Rows from a 3D modeling dataset:
_ _ _

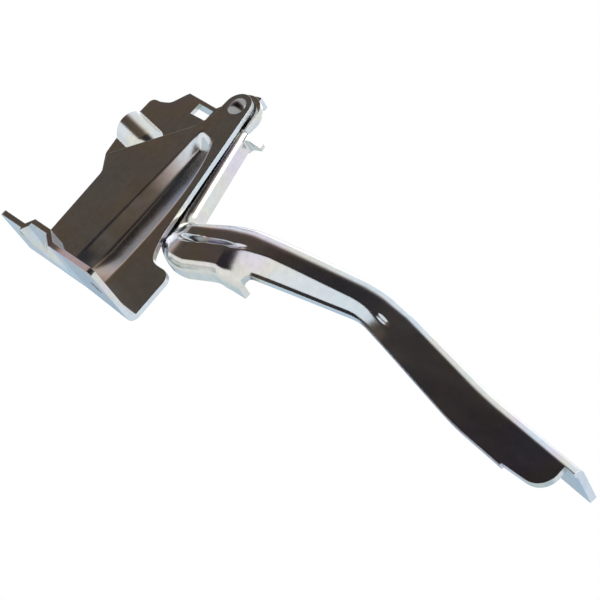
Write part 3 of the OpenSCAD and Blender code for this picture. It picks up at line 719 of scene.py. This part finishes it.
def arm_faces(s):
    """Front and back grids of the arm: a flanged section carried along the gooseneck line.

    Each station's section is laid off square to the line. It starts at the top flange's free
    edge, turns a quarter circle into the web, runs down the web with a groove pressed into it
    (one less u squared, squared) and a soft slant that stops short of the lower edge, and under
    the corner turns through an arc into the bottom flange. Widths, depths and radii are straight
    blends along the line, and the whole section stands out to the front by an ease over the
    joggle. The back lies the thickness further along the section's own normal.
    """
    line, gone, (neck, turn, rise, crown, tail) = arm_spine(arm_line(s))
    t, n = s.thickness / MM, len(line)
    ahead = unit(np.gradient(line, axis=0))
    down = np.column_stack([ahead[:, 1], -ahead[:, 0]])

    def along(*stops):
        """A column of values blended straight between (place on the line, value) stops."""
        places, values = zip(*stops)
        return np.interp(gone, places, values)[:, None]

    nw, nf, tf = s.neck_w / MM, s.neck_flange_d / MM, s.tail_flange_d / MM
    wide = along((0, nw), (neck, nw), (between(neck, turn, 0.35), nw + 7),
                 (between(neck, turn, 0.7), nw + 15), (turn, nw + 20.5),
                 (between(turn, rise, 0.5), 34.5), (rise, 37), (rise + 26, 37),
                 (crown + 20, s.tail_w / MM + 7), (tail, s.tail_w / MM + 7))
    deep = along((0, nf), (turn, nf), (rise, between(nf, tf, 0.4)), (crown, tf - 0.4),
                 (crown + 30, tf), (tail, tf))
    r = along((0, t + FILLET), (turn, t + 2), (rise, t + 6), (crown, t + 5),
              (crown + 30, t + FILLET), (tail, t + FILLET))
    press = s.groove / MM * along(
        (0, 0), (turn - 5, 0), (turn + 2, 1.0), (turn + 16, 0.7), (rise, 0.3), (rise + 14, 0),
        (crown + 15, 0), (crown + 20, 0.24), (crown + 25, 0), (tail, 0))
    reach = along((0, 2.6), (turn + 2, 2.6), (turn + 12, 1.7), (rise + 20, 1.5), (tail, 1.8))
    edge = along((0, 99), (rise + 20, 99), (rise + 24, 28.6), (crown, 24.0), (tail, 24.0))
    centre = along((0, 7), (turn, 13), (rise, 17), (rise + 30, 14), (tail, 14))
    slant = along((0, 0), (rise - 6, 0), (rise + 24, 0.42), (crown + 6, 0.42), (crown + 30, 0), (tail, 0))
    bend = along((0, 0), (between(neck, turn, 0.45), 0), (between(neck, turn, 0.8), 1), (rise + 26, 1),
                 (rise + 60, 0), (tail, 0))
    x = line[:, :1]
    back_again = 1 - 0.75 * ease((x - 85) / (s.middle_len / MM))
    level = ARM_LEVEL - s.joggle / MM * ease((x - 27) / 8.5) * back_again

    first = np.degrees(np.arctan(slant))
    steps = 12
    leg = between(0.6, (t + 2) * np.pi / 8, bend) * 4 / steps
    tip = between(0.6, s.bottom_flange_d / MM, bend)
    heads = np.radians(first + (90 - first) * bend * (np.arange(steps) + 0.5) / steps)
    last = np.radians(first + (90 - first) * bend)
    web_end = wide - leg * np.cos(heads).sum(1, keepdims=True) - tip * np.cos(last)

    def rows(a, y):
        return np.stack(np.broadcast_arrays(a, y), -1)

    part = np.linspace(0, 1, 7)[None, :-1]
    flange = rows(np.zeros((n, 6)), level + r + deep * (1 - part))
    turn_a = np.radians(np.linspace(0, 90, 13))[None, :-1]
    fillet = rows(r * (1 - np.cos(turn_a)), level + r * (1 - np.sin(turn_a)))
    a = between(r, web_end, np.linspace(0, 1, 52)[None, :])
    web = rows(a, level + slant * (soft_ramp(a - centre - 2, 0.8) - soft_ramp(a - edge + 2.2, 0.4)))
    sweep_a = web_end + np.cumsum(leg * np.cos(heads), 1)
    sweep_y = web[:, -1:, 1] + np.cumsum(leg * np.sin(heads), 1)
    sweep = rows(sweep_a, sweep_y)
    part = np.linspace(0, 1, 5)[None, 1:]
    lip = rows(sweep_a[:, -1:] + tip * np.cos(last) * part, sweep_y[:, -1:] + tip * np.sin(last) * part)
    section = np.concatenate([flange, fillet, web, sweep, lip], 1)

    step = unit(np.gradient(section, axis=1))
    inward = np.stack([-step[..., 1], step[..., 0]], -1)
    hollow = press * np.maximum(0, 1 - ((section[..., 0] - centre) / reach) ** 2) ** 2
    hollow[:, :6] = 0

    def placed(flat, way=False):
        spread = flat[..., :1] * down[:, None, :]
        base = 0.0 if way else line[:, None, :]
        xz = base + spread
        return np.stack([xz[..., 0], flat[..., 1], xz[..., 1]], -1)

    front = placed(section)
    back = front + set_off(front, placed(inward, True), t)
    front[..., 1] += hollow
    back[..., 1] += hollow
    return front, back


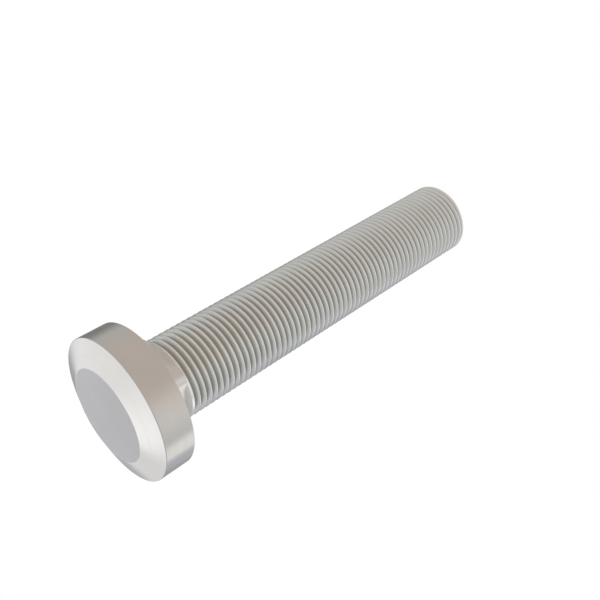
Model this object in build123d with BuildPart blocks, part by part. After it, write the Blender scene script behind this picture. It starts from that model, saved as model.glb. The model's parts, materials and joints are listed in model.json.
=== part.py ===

_ _ _

Looking at the data above, show all lines where the word "picture" occurs.

Write part 3 of the OpenSCAD and Blender code for this picture. It picks up at line 719 of scene.py. This part finishes it.
Model this object in build123d with BuildPart blocks, part by part. After it, write the Blender scene script behind this picture. It starts from that model, saved as model.glb. The model's parts, materials and joints are listed in model.json.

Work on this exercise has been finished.